Au Bénin, je vais aller dans le village de Ganvié construit uniquement sur l’eau. Cela fait quatre ans que je me déplace dans ce pays. Ces lieux m’amènent à l’idée du radeau, qui peut être aussi le radeau de sauvetage.
PL : Comment les différentes expériences lors de tes voyages te nourrissent-elles et t’amènent à dessiner un nouveau monde possible ?
ST : J’accueille tout avec plaisir. Quand je vois le monde, je pense aux gens qui y sont. Je pense le monde par les rencontres et par les femmes que j’ai pu rencontrer. Je pourrai restituer une carte sensible. La question de l’oralité est aussi très prégnante dans mon travail. Tout est à chaque fois récit, comme un journal de bord.
PL : Comment ton travail va-t-il faire écho à la particularité du centre d’art ?
ST : Rurart est un lieu qui m’appelle. Il est comme une île où vivre en autarcie. Il a son propre écosystème, son apprentissage. Au lycée agricole dans lequel est situé Rurart, on apprend à cultiver les graines. Le décloisonnement entre les pratiques artistiques et le monde agricole entrent en connexion avec ma pratique artistique. Le temps du manque d’évidence m’intéresse également.
PL : Quelles sont tes premières pistes de travail pour cette exposition ?
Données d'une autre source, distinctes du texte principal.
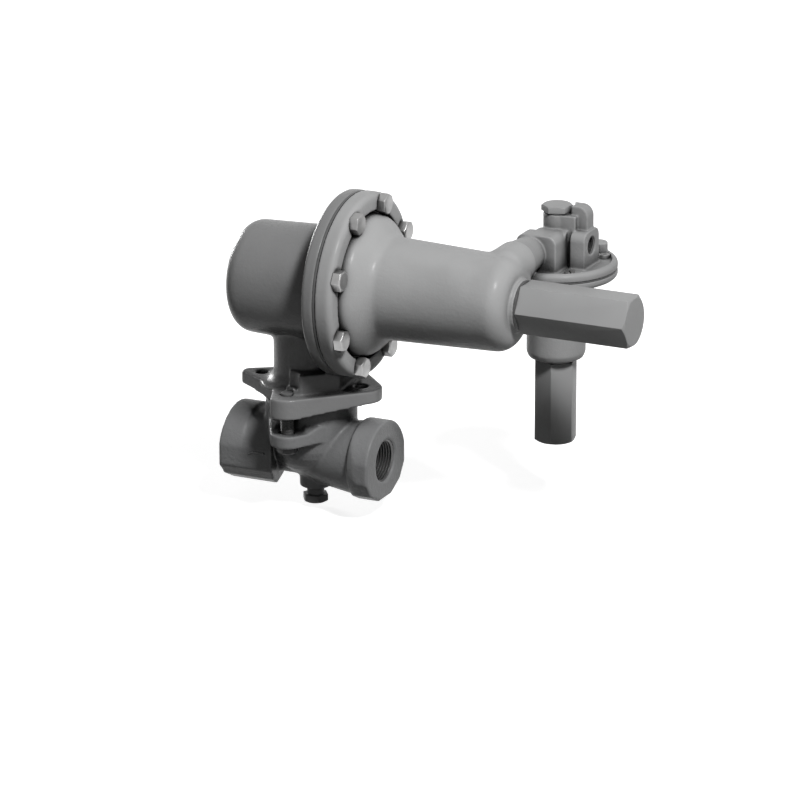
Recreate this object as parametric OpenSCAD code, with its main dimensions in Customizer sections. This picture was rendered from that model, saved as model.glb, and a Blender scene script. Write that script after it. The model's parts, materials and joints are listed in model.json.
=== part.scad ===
// Pilot-loaded gas pressure regulator with threaded ports.
// Millimetres. The origin is the centre of the inlet mouth on the flow axis.
// +X runs along the flow, from inlet to outlet, and +Z is up.
// The actuator axis lies above the flow axis and is parallel to it.

/* [Valve body] */
// Length from the inlet face to the outlet face
face_to_face = 124; // [118:1:136]
// Radius of the tapped wall in both line ports
port_r = 16.2; // [15:0.1:17]
// Depth of the tapped wall in both line ports
port_depth = 19; // [16:0.5:21]
// Length of each end collar
collar_len = 18.3; // [16:0.1:22]
// Half width of the end collars
collar_half_w = 34; // [32:0.5:36]
// Height of the crown of the end collars above the flow axis
collar_crown = 31; // [29:0.5:33]
// Depth of the flat underside of the outlet collar below the flow axis
collar_under = 29; // [28:0.5:31]
// Depth of the flat underside of the inlet end below the flow axis
inlet_under = 26.7; // [26:0.1:28]
// Half width of the flat underside
collar_under_half = 11; // [9:0.5:12]
// Height at which the upright side flats end
flat_top = 6; // [4:0.5:8]
// Depth at which the upright side flats end
flat_under = 10; // [8:0.5:12]
// Length of the deep inlet block, from the inlet face
inlet_block_len = 38.5; // [36:0.5:42]
// Height of the crown of the deep inlet block above the flow axis
inlet_crown = 28.5; // [27:0.5:29.5]
// Slant of the block's end, seen from above
inlet_block_slant = 15; // [12:1:20]
// Radius of the belly below the seat
belly_r = 19; // [18:0.5:22]
// Radius of the outlet cone at its narrow end
outlet_cone_r1 = 25; // [24:0.5:27]
// Radius of the outlet cone at the collar
outlet_cone_r2 = 29; // [28:0.5:31]
// Radius of the upright bonnet neck
bonnet_r = 34.7; // [33.5:0.1:36]
// Height of the joint between the valve body and the casing
joint_z = 43.6; // [42:0.2:46]
// Radius of the bonnet bore
bonnet_bore_r = 26; // [24:0.5:27]
// Height of the floor of the bonnet bore
chamber_floor_z = 12; // [11:0.2:13]
// Radius of the inlet passage
inlet_passage_r = 10.5; // [9.5:0.5:11]
// Depth of the inlet passage's axis below the flow axis
inlet_passage_drop = 5; // [4.5:0.25:5.5]
// Radius of the outlet passage
outlet_passage_r = 9.5; // [8.5:0.5:10]
// Radius of the drain boss
drain_boss_r = 12; // [11:0.5:13]
// Depth of the underside of the drain boss
drain_boss_depth = 27.8; // [26:0.2:30]
// Offset of the drain boss from the stem axis
drain_boss_dx = 3; // [1:0.5:4]
// Radius of the drain plug's thread
drain_r = 6.5; // [6:0.25:7]
// Width across flats of the drain plug's head
drain_af = 17.5; // [16:0.5:19]
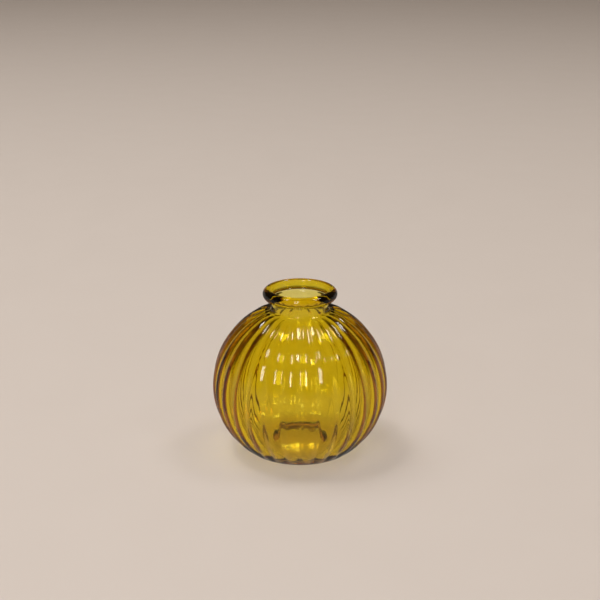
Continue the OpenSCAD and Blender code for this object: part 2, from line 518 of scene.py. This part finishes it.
# %% Lamps
THROUGH = 0.5
LAMP_FAR = 2.3
AIM = np.array([0, 0, 0.04])
WINDOW_WHITE = (1.0, 0.96, 0.97)
SPARK_WHITE = (1.0, 0.98, 0.96)
LAMP_WHITE = (1.0, 0.98, 0.94)

passed_by = bpy.data.collections.new("passed_by")
passed_by.objects.link(vase)
passed_by.collection_objects[0].light_linking.link_state = "EXCLUDE"


def lamp_pair(name, azimuth, elevation, size, power, colour, mirrored=True):
    """Two rectangular lamps of that width and height in one place, turned to face the vase.
    The place is given by its compass direction, counted to the right of the camera, and its
    height above the table, both in degrees: AIM + far (sin a cos e, -cos a cos e, sin e)."""
    a, e = np.radians(azimuth), np.radians(elevation)
    place = AIM + LAMP_FAR * np.array([np.sin(a) * np.cos(e), -np.cos(a) * np.cos(e), np.sin(e)])
    for part, share in (("shaded", 1 - THROUGH), ("through", THROUGH)):
        data = bpy.data.lights.new(name + "_" + part, "AREA")
        data.shape = "RECTANGLE"
        data.size, data.size_y = size
        data.energy = power * share
        data.color = colour
        lamp = bpy.data.objects.new(name + "_" + part, data)
        lamp.location = place
        lamp.rotation_euler = Vector(AIM - place).to_track_quat("-Z", "Y").to_euler()
        bpy.context.scene.collection.objects.link(lamp)
        if part == "through":
            lamp.light_linking.blocker_collection = passed_by
        if not mirrored:
            lamp.light_linking.receiver_collection = passed_by
    print(name, "stands at", np.round(place, 2))


lamp_pair("window_low", -14, 27, (0.5, 0.75), 11.0, WINDOW_WHITE)
lamp_pair("window_high", -14, 53, (0.5, 0.40), 5.0, WINDOW_WHITE)
lamp_pair("spark", 50, 45, (0.2, 0.25), 3.0, SPARK_WHITE)
lamp_pair("overhead_left", -90, 71, (0.5, 0.4), 9.0, LAMP_WHITE)
lamp_pair("overhead_right", 102, 62, (0.7, 0.5), 12.0, LAMP_WHITE)
lamp_pair("fill", -120, 65, (1.2, 1.2), 26.0, SPARK_WHITE, mirrored=False)

# %% [markdown]
# The room is a plain glow that changes with height: pale below the horizon, and dark brown
# from about twelve degrees above it. Glass shows its shape by the dark that it mirrors and
# bends, so a room that was pale all round would wash the rib lines out. The view transform
# is Standard, which leaves the amber at full strength.

# %% Room
PALE_WALL = (0.30, 0.265, 0.235, 1.0)
DARK_BROWN = (0.075, 0.045, 0.02, 1.0)
DARK_FROM = 0.2
FIRST_COLOUR, SECOND_COLOUR, MIXED_COLOUR = 6, 7, 2

world = bpy.data.worlds.new("room")
bpy.context.scene.world = world
s = new_tree(world)
look = s.node("ShaderNodeTexCoord", output="Generated")
upward = s.node("ShaderNodeSeparateXYZ", {"Vector": look}, output="Z")
climb = s.node("ShaderNodeMapRange", {"Value": upward, "From Min": 0.0, "From Max": DARK_FROM})
glow = s.node(
    "ShaderNodeMix",
    {"Factor": climb, FIRST_COLOUR: PALE_WALL, SECOND_COLOUR: DARK_BROWN},
    output=MIXED_COLOUR,
    data_type="RGBA",
)
sky = s.node("ShaderNodeBackground", {"Color": glow})
s.node("ShaderNodeOutputWorld", {"Surface": sky})
bpy.context.scene.view_settings.view_transform = "Standard"
print("the room has", len(world.node_tree.nodes), "nodes")
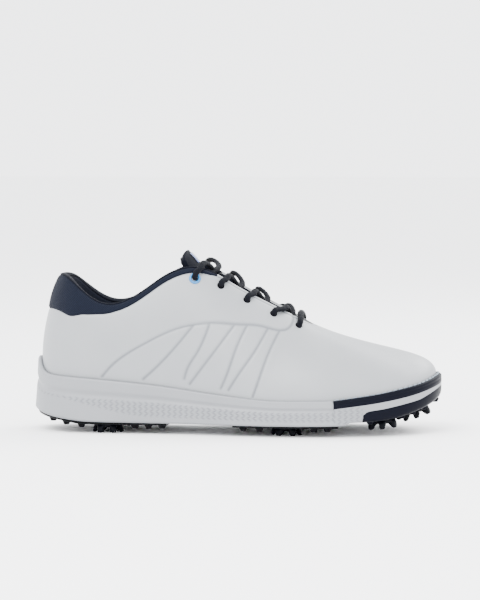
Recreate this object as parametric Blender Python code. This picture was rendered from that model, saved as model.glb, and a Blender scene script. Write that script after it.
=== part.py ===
"""Laced golf shoe, right foot, UK 9: toe along +X, outer (lateral) side along -Y, standing on its cleats.

The upper is one smooth skin, swept from heel to toe, and every layer of it (outer panels, stiffeners,
foam, lining) is that skin at its own depth. The sole is built outward from the same foot line.
Lengths are in millimetres in the functions and become metres when a mesh is made.
"""
import math

import bmesh
import bpy
import numpy as np
from mathutils import Matrix, Vector

MM = 0.001
GAP = 0.3                     # left between pieces that touch
SIDES = {"lateral": -1, "medial": 1}

# ---------------------------------------------------------------- driving dimensions
OUTER_THICKNESS = 1.6         # microfibre of the upper
STIFFENER_DEPTHS = (1.9, 2.8)  # heel counter and toe puff
LINING_DEPTHS = (3.2, 4.2)
COLLAR_PADDING = 5.0          # extra depth of the collar foam
RIM_HEIGHT = 5.0              # sole rim above the foot line
HEEL_CUP_RISE = 11.5          # extra height of the rim behind the heel
WELT_START_X = 73.5
TOE_PIECE_X = 94.0
TRAY_DROP = 1.8               # tray floor below the foot line
BOARD_THICKNESS = 1.8
FLAT_INSET = 10.0             # ring inside the foot line where a slab's faces turn flat across
PLATE_Z = 6.6                 # underside of the outsole plates, where the cleats screw in
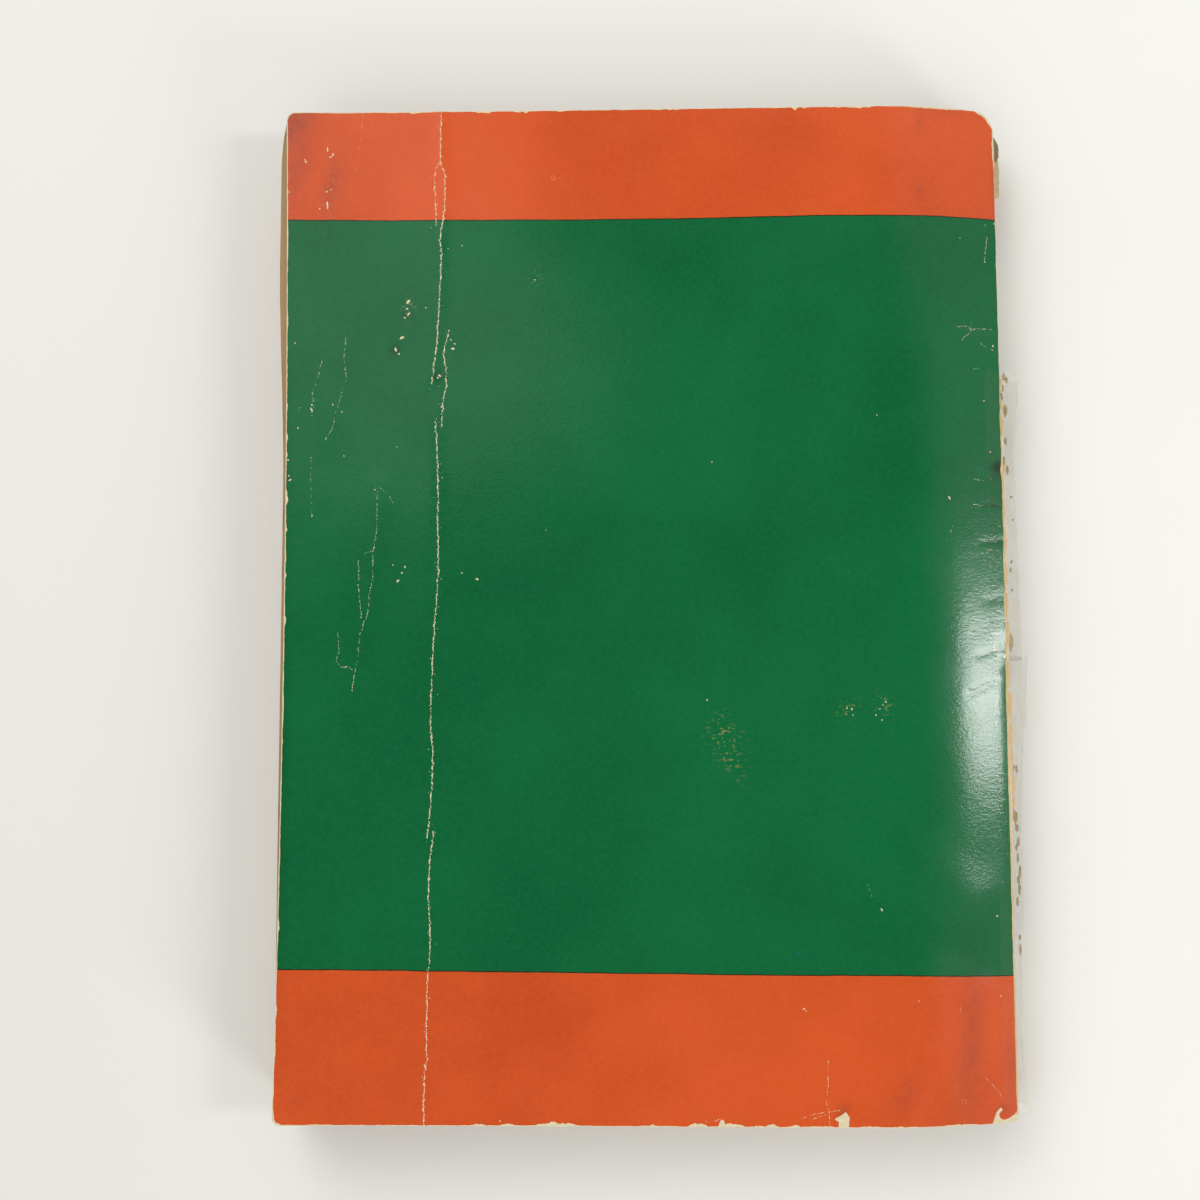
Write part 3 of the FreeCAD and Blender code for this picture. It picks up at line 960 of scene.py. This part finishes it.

ST : Comment dans l’exposition, arriver à parler du Vivant à partir du prisme de la performance ? Comment dire que l’homo sapiens n’est pas au centre de l’histoire ? Telles sont les questions qui me préoccupent en préparant cette exposition.
L’exposition sera conçue comme une île refuge avec son propre écosystème, un milieu de tous les possibles. Il s’agira de proposer un voyage ou un rite initiatique. Un jeu de miroirs où l’opposition nord / sud disparait afin que les territoires soient rassemblés. Les visiteurs ne sauront plus où ils sont et pourront voyager dans ce lieu insulaire. L’exposition traitera du Vivant par le biais de l’astre, du végétal, de l’animal, qui s’interconnectent. Il y aura des souvenirs, des projections, de l’inconnu. Je m’intéresse d’ailleurs tout autant au processus d’exposition qu’à l’objet fini.